# PCM Tuning?



## TimsGTO (Dec 27, 2004)

Has anyone just done PCM tuning on their GTO? Did it help much? Who/what did you use? Also what easy mods would make the tuning work best?


----------



## Guest (Jan 7, 2005)

Not done it yet; but have spent months researching on this subject along with what simple bolt on mods to do. I just ordered CORSA catback and LPE CAI. Then I will order a Superchips to performance tune my GOAT. That's like $1400 without shipping.

Superchips claims over 20 hp gain on the stock GTO by tuning alone. Best thing is that it is a do it yourself tuner. Plug it and it will take you step by step asking some questions you just answer yes or no. It will read and store stock values and it will reprogram your car automatically. Original values can be reloaded if yoiu so ever want to do that. Impressive performance tool.


----------



## Purdone (Jan 6, 2005)

HP Tuners is way cheaper, but you have to know what you are doing then.


----------



## [email protected] (Jan 4, 2005)

We have dyno tuned a few in the last couple of weeks. I have been getting anywhere from 12-18 RWHP on them. They both picked up a little over one MPH and a little over a tenth in the 1/4 mile. 
Both did have worse traction though!


----------



## badtmpdgoat (Nov 9, 2004)

anybody try the Diablo tuner yet,,found a dealer who can get me one for under 400$,,also a K&N CAI for 200$. :lol:


----------



## Guest (Jan 9, 2005)

I think the Lingelfelter CAI has a better divider than the KN and it has the IAT sensor relocated at the airfilter area instead of close to the radiator. It is now on special at $299 form a regular price of $399. There's a lot of guys ordering it as well as the Corsa catback from TByrne at $760.


----------



## Guest (Mar 29, 2005)

I thought CAI's were nothing more than marketing gimmicks according to you.
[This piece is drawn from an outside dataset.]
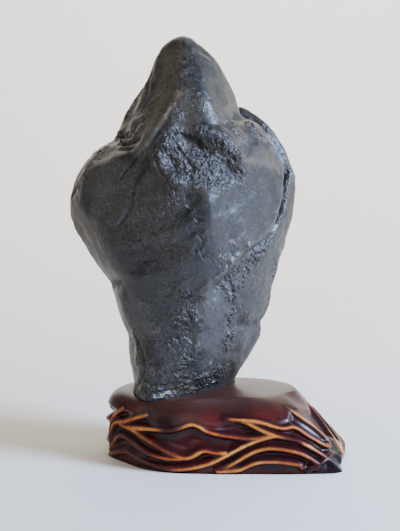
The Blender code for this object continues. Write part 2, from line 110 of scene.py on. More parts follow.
# How high the carving reaches, round the stand in degrees.
CARVED_TOP = [
    (-180, 37), (-160, 37), (-144, 36), (-136, 32), (-127, 31), (-118, 34), (-107, 32), (-100, 31),
    (-88, 35), (-70, 36), (-55, 33), (-47, 35), (-40, 41), (-30, 38), (-15, 34), (0, 40),
    (12, 40), (24, 37), (42, 32), (58, 31), (74, 34), (90, 39), (104, 39), (120, 34), (136, 30),
    (150, 31), (162, 36), (172, 40), (180, 37),
]
# The mesh: steps round it, rings over the top, down the wall and underneath, and how many times
# the ball that it starts as is divided.
ROUND_STEPS, TOP_RINGS, WALL_RINGS, UNDER_RINGS = 620, 20, 96, 6
DIVISIONS = 2
STAND_TRIANGLES = 192000
RIDGE_STEP = 0.4
PATTERN_APART = 300
SEAT_FLOOR = 38.0
SEAT_GAP = 0.8
SEAT_CUTTER_TOP = 62.0


def fade(value, low, high):
    """0 below low, 1 above high and a smooth step between."""
    t = np.clip((value - low) / (high - low), 0, 1)
    return t * t * (3 - 2 * t)


def smooth_path(points, step):
    """Points about a step apart on a smooth curve through these."""
    points = np.array(points, float)
    before = np.vstack([2 * points[0] - points[1], points[:-2]])
    after = np.vstack([points[2:], 2 * points[-1] - points[-2]])
    found = []
    for a, b, c, d in zip(before, points[:-1], points[1:], after):
        count = max(1, math.ceil(np.linalg.norm((c - b)[:3]) / step))
        for t in np.arange(count)[:, None] / count:
            found.append(
                0.5 * (2 * b + (c - a) * t + (2 * a - 5 * b + 4 * c - d) * t**2
                       + (3 * b - a - 3 * c + d) * t**3)
            )
    return np.vstack([*found, points[-1:]])


def nearest_on(path, points):
    """For each point, the index of the nearest point of the path and how far off it is."""
    index, far = np.empty(len(points), int), np.empty(len(points))
    for few in np.array_split(np.arange(len(points)), len(points) // 5000 + 1):
        apart = (path**2).sum(axis=1) - 2 * points[few] @ path.T
        index[few] = apart.argmin(axis=1)
        far[few] = np.linalg.norm(points[few] - path[index[few]], axis=1)
    return index, far


def close_to(path, points, limit):
    """Which points may lie within the limit of the path, and nearest_on for those."""
    close = np.flatnonzero(
        np.all((points > path.min(axis=0) - limit) & (points < path.max(axis=0) + limit), axis=1)
    )
    return (close, *nearest_on(path, points[close]))


def coordinates(mesh):
    """The place of each vertex, in millimetres."""
    found = np.empty(len(mesh.vertices) * 3, np.float32)
    mesh.vertices.foreach_get("co", found)
    return found.reshape(-1, 3).astype(float) / MM


def vertex_normals(mesh):
    found = np.empty(len(mesh.vertices) * 3, np.float32)
    mesh.vertex_normals.foreach_get("vector", found)
    return found.reshape(-1, 3).astype(float)


def move_vertices(mesh, points):
    mesh.vertices.foreach_set("co", (points * MM).astype(np.float32).ravel())
    mesh.update()


def paint(mesh, name, values):
    """Keeps one number for each vertex, for the material to read."""
    layer = mesh.attributes.new(name, "FLOAT", "POINT")
    layer.data.foreach_set("value", np.asarray(values, np.float32))


def select_only(obj):
    """Selects this object and no other, and makes it active."""
    bpy.ops.object.select_all(action="DESELECT")
    obj.select_set(True)
    bpy.context.view_layer.objects.active = obj


def apply_modifier(obj, kind, **settings):
    select_only(obj)
    modifier = obj.modifiers.new(kind.lower(), kind)
    for name, value in settings.items():
        setattr(modifier, name, value)
    bpy.ops.object.modifier_apply(modifier=modifier.name)


def thin_to(obj, triangles):
    """Joins the least needed faces until this many triangles are left."""
    obj.data.calc_loop_triangles()
    apply_modifier(obj, "DECIMATE", ratio=triangles / len(obj.data.loop_triangles))


def copy_of_node(node, name):
    """A copy of a CAD node with its loose triangles joined."""
    obj = bpy.data.objects.new(name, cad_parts[node].data.copy())
    bpy.context.scene.collection.objects.link(obj)
    obj.data.materials.clear()
    select_only(obj)
    bpy.ops.object.mode_set(mode="EDIT")
    bpy.ops.mesh.select_all(action="SELECT")
    bpy.ops.mesh.remove_doubles(threshold=0.00001)
    bpy.ops.mesh.normals_make_consistent(inside=False)
    bpy.ops.object.mode_set(mode="OBJECT")
    return obj


def round_the_stand(column, degrees):
    """One column of STATIONS as a smooth closed curve, read at these angles."""
    table = np.array(STATIONS, float)
    at = np.concatenate([table[:, 0] - 360, table[:, 0], table[:, 0] + 360])
    value = np.tile(table[:, column], 3)
    slope = np.gradient(value, at)
    degrees = (np.asarray(degrees, float) + 180) % 360 - 180
    i = np.searchsorted(at, degrees) - 1
    gap = at[i + 1] - at[i]
    t = (degrees - at[i]) / gap
    return (
        (2 * t**3 - 3 * t**2 + 1) * value[i] + (t**3 - 2 * t**2 + t) * gap * slope[i]
        + (3 * t**2 - 2 * t**3) * value[i + 1] + (t**3 - t**2) * gap * slope[i + 1]
    )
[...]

Also, you know little of the tuning on these PCM's so don't pontificate on them here trying to gain credibility.

For the others a true dyno tune with HP Tuners or LS1Edit is the best way to go period, nada, end of story. 2004 PCM's also have sometimes had tuning glitches (mine was a victim to it).

Out of the box (hand held) programmers are ok but with the exception of one don't give a truely customized tuning.


----------



## ouijaguy (Mar 16, 2005)

i JUST ASKED A LOCAL PERFORMANCE SHOP IF THEY COULD TUNE MY 05, THEY CANT...AS OF NOW. I NEED TO KNOW WHAT IS NEEDED TO DO IT THE RIGHT WAY, TO MAXIMIZE PERFORMANCE. WHAT DO I NEED TO BUY BEFORE I TAKE IT TO GET TUNED?


----------



## twolf (Nov 24, 2004)

I got the diablo tuner for my GTO.

I figured it was worth it since I was going to use every single one of its features:

High octane tune
Real time diag's
Skip shift elimination

was it worth it???

well, I know that I use 2nd gear alot more now that skip shift is gone!!!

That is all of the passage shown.